All this is manna from heaven as far as Martin Johnson and the England coaches are concerned. Johnson the manager is not noticeably different from Johnson the captain when it comes to praising individuals – he would sooner eat his own feet than single people out – but there was no mistaking his relief at having the 30-year-old stand-off fit and available for the forthcoming Test series, which also features fixtures with a dangerous Argentina and a bristling New Zealand.

Pressed on whether he had dropped to his knees and thanked the Almighty for the gift of Wilkinson, he grimaced slightly before replying in that deadpan way of his: "You always miss world-class players when they aren't there." And what did he expect him to bring to the team over these next few testing weeks? "It's a matter of what he is," he said. "That's the easiest way of putting it."

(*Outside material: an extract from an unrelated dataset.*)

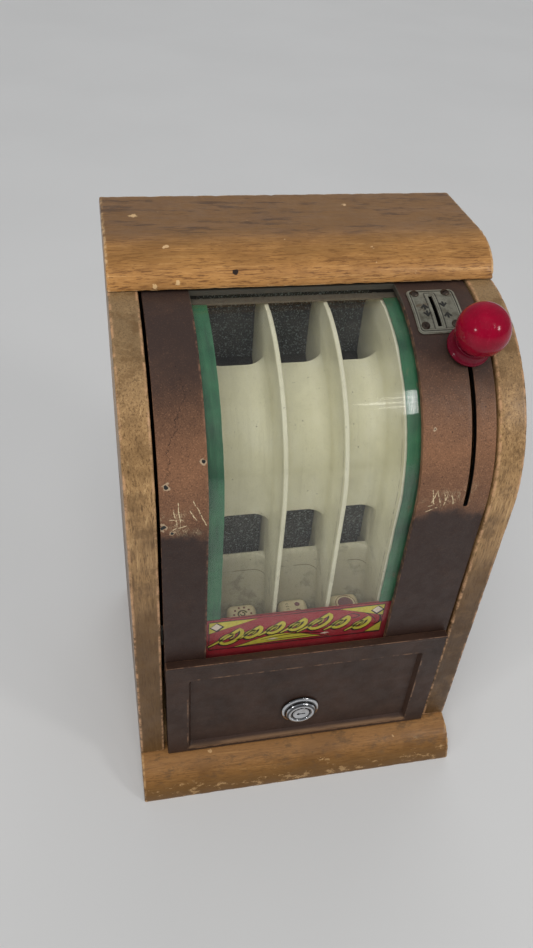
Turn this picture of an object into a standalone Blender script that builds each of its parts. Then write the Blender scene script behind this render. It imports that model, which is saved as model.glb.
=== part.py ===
# Countertop dice-lane gaming machine: wooden cabinet, curved metal front, side lever and cash drawer.
# Metres, +Z up. The front faces -Y. The origin is the centre of the underside of the base board.
import math

import bmesh
import bpy
from mathutils import Matrix, Vector

for old in list(bpy.data.objects):
    bpy.data.objects.remove(old, do_unlink=True)

MM = 0.001

# ---------------------------------------------------------------- driving dimensions
WIDTH = 216 * MM           # over the side panels, base and top
DEPTH = 194 * MM           # over the base board
HEIGHT = 338 * MM
SIDE_T = 16 * MM
BASE_T = 24 * MM
TOP_T = 18 * MM
ARC_R = 95 * MM            # radius of the curved front edge of the side panels
GAP = 0.3 * MM             # assembly gap between neighbouring pieces

HALF_W = WIDTH / 2
IN_W = HALF_W - SIDE_T     # inner face of a side panel
YB = DEPTH / 2             # rear plane
BASE_NOSE = 22 * MM        # the base stands out this far in front of the side panels
YF = -YB + BASE_NOSE       # front edge of the side panels
YC = YF + ARC_R            # arc centre, also the lever pivot
ZC = HEIGHT - TOP_T - ARC_R

PANEL_D = 1.5 * MM         # metal front stands this far behind the wood edge
PANEL_T = 3.0 * MM
PANEL_R = ARC_R - PANEL_D
WIN_X0 = -65 * MM
WIN_X1 = 49.5 * MM
WIN_Z0 = 108 * MM

GLASS_D = 4.8 * MM
GLASS_T = 2.4 * MM
MASK_D = 7.5 * MM
MASK_T = 0.8 * MM
SIGN_TOP = 146 * MM

FIN_D = 9.0 * MM           # front edges of the lane fins
FLOOR_D = 43.0 * MM        # lane floor behind the front plane
LANE_L = -56 * MM
LANE_R = 42 * MM
FIN_X = (-23 * MM, 10.3 * MM)
FIN_T = 3.0 * MM

DIE = 19 * MM
DIE_Y0 = 14.2 * MM         # front face of a die behind the front plane
DIE_Z = 110 * MM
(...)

At one point yesterday, Wilkinson was heard to utter the phrase "if selected" in connection with himself. The man is too modest by half. If Johnson picks another No 10 to go toe to toe with the brilliant Matt Giteau next weekend – Andy Goode, say, or the gifted young Northampton midfielder Shane Geraghty – the rugby world will spin off its axis with shock. The long and short of it is that Wilkinson is back, probably for some time. Always assuming his return to this side of the Channel does not provoke another breakdown of the orthopaedic variety.

Did he believe he had changed in any significant fashion since his last appearance in the white shirt, off the bench against Ireland in 2008? "Perhaps I'm trying to use a bit more of my wisdom, if I have any," he responded. "For example, I now understand the importance of picking and choosing my times to make a tackle, although it's still not in my nature to leave things in the changing room for a rainy day, to hold things back for next week; certainly, I still feel a player puts himself in a dangerous area if he starts leaving all the tackles to someone else. I want to use up the same amount of energy as I ever did, to give it everything I have. It's just that I also want to be in the right positions, doing the right things.

"But the most important thing to emphasise – and I always push this message as hard as I can – is that rugby is never about one player, be he a prop, a second-rower, a No 8, a captain, a vice-captain, a new boy or anyone else. We rise together and we take the falls together. That's the way it has to be." So the old "it's all right now, Jonny's back" refrain doesn't wash, then? "Whenever I've heard that in the past," he said, with a wan smile, "it's never quite worked out, has it? Just funny little cameos, then more lay-offs."

With Harry Ellis of Leicester among the many injured, Wilkinson's likely partner at half-back is the little Harlequins scamperer Danny Care. Both men were on catwalk duty at the team hotel in Surrey, modelling England's new change strip – a natty purple arrangement that burnt into the irises of all but the most profoundly colour-blind. Care was also sporting a good deal of tape on his left hand, proof that he had picked up a finger injury. Johnson swore he would be fine for the Wallaby date.

"I remember thinking Mike Catt was old at 28, and I'm past that now," Wilkinson said, referring to one of his midfield partners from the glory days of 2003. "Back then, I was happy to have people like him and Matt Dawson around me. But when I look at the younger players in this squad and consider how much responsibility they take on for their clubs at Premiership level – Danny at Quins, Shane at Northampton – I know I won't be the only one giving this team its direction."

French leave: Life in Toulon

* Jonny Wilkinson ended a 12-year spell at Newcastle Falcons when joining Toulon in May.

* The fly-half made his debut in a 22-22 draw against Stade Français in August, scoring 17 points. He has started nine of 12 matches this season, and one sub appearance. His inclusion has proved influential – two of Toulon's four defeats this campaign have been in matches Wilkinson has not started.

* He was named Top 14 player of the month for September and is the league's second highest scorer on 95 points – behind Clermont's Brock James (102) – scoring 23 penalties, 18 conversions and four drop goals.

* Toulon sit in sixth place (a Heineken Cup position) in the Top 14 league with 26 points from 10 games, seven points behind the leaders Castres.